Data provided:
┄┄┄┄┄┄

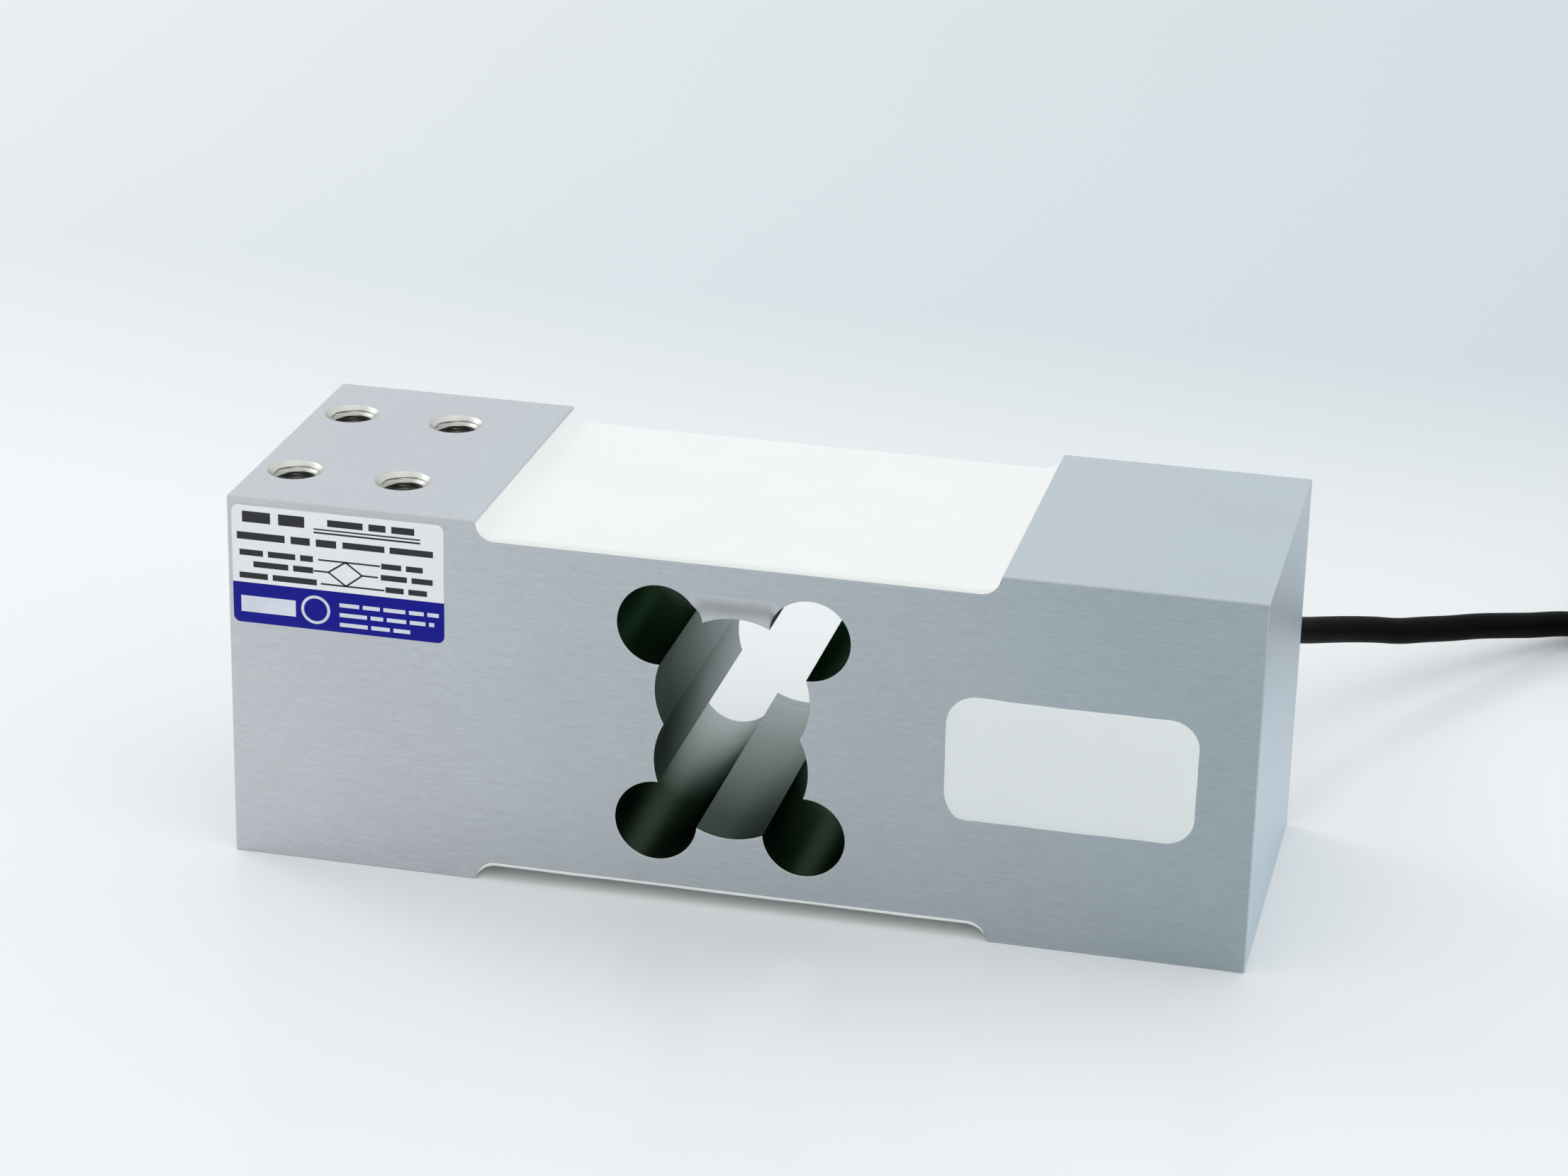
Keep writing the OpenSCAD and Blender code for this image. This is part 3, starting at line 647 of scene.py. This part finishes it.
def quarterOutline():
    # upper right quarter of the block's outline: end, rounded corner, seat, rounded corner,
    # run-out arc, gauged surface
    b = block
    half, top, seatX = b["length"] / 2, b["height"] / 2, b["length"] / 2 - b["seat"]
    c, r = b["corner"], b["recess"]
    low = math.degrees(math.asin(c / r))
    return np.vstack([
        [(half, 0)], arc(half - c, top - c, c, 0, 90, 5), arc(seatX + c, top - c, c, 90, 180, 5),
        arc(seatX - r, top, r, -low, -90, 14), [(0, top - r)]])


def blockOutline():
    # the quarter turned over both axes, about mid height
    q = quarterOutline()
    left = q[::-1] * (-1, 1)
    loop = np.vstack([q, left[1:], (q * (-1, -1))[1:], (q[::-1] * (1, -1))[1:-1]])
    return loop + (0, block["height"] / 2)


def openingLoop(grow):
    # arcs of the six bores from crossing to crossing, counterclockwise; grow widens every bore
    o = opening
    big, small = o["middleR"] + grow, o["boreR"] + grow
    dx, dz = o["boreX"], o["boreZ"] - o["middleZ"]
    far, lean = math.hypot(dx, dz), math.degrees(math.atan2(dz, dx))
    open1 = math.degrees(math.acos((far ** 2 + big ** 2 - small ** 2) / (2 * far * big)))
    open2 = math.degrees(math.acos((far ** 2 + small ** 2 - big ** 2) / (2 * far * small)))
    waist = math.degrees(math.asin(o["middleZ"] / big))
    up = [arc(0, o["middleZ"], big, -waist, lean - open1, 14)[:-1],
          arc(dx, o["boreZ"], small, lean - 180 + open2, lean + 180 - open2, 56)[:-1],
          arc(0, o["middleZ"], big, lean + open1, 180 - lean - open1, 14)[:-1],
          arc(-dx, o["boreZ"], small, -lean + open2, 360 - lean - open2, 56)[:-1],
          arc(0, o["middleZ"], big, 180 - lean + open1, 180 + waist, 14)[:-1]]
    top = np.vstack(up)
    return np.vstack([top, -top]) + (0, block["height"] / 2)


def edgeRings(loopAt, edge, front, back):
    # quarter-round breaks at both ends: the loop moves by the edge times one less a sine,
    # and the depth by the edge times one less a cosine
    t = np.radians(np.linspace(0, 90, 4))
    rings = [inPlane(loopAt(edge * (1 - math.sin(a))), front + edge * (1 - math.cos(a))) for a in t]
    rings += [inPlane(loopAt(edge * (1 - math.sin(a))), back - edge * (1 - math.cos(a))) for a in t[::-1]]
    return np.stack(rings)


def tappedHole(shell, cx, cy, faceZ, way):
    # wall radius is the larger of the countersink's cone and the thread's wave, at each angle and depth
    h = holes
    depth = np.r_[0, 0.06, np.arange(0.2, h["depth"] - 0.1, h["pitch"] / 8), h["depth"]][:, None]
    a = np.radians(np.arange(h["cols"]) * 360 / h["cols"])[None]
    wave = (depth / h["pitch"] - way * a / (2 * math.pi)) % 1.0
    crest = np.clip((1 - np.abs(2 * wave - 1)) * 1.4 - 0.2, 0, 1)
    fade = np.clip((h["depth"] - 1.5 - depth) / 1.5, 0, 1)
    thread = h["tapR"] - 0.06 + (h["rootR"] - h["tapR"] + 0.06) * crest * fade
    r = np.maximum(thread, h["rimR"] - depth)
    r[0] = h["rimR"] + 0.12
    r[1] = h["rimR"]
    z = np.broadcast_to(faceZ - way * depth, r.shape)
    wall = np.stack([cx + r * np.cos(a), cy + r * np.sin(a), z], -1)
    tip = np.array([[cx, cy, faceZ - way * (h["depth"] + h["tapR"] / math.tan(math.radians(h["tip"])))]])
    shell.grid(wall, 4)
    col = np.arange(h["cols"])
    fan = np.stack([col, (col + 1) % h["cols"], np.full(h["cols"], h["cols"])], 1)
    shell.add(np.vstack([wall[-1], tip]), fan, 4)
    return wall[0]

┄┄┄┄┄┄

Exercise requirements: Return only the lines from the beginning of the material up to and including the line with "return loop +", exactly as written.

Response:
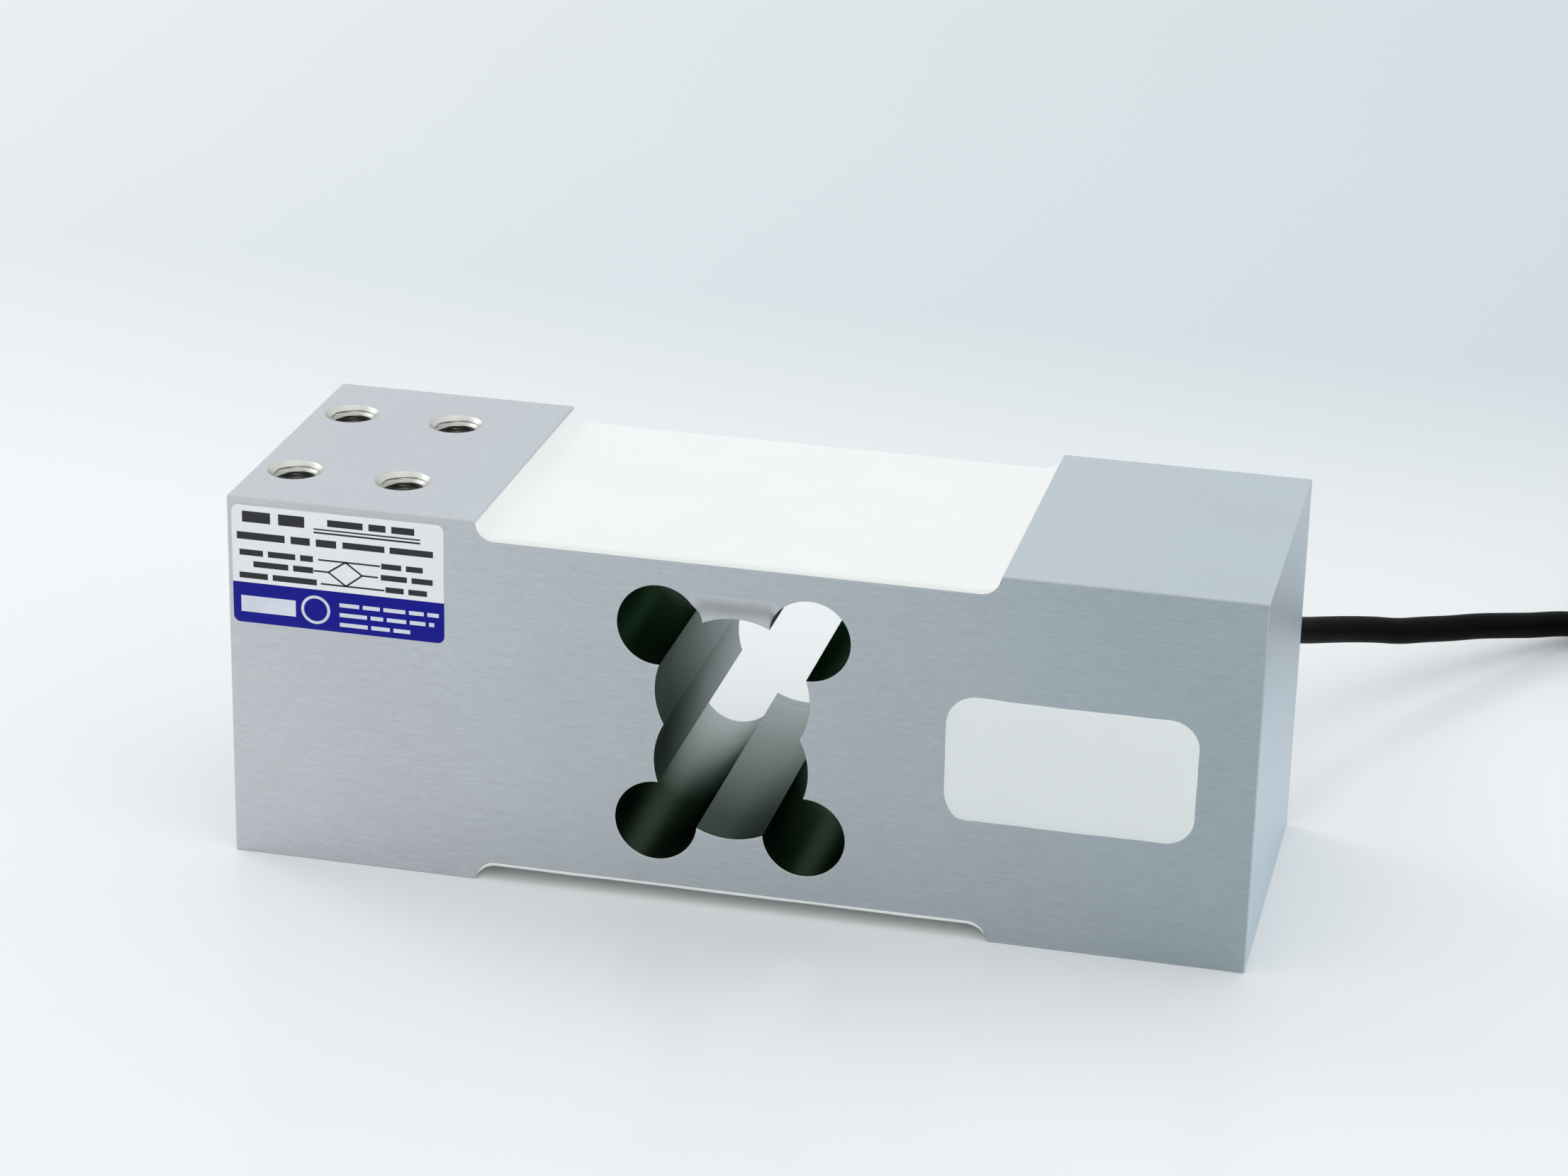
Keep writing the OpenSCAD and Blender code for this image. This is part 3, starting at line 647 of scene.py. This part finishes it.
def quarterOutline():
    # upper right quarter of the block's outline: end, rounded corner, seat, rounded corner,
    # run-out arc, gauged surface
    b = block
    half, top, seatX = b["length"] / 2, b["height"] / 2, b["length"] / 2 - b["seat"]
    c, r = b["corner"], b["recess"]
    low = math.degrees(math.asin(c / r))
    return np.vstack([
        [(half, 0)], arc(half - c, top - c, c, 0, 90, 5), arc(seatX + c, top - c, c, 90, 180, 5),
        arc(seatX - r, top, r, -low, -90, 14), [(0, top - r)]])


def blockOutline():
    # the quarter turned over both axes, about mid height
    q = quarterOutline()
    left = q[::-1] * (-1, 1)
    loop = np.vstack([q, left[1:], (q * (-1, -1))[1:], (q[::-1] * (1, -1))[1:-1]])
    return loop + (0, block["height"] / 2)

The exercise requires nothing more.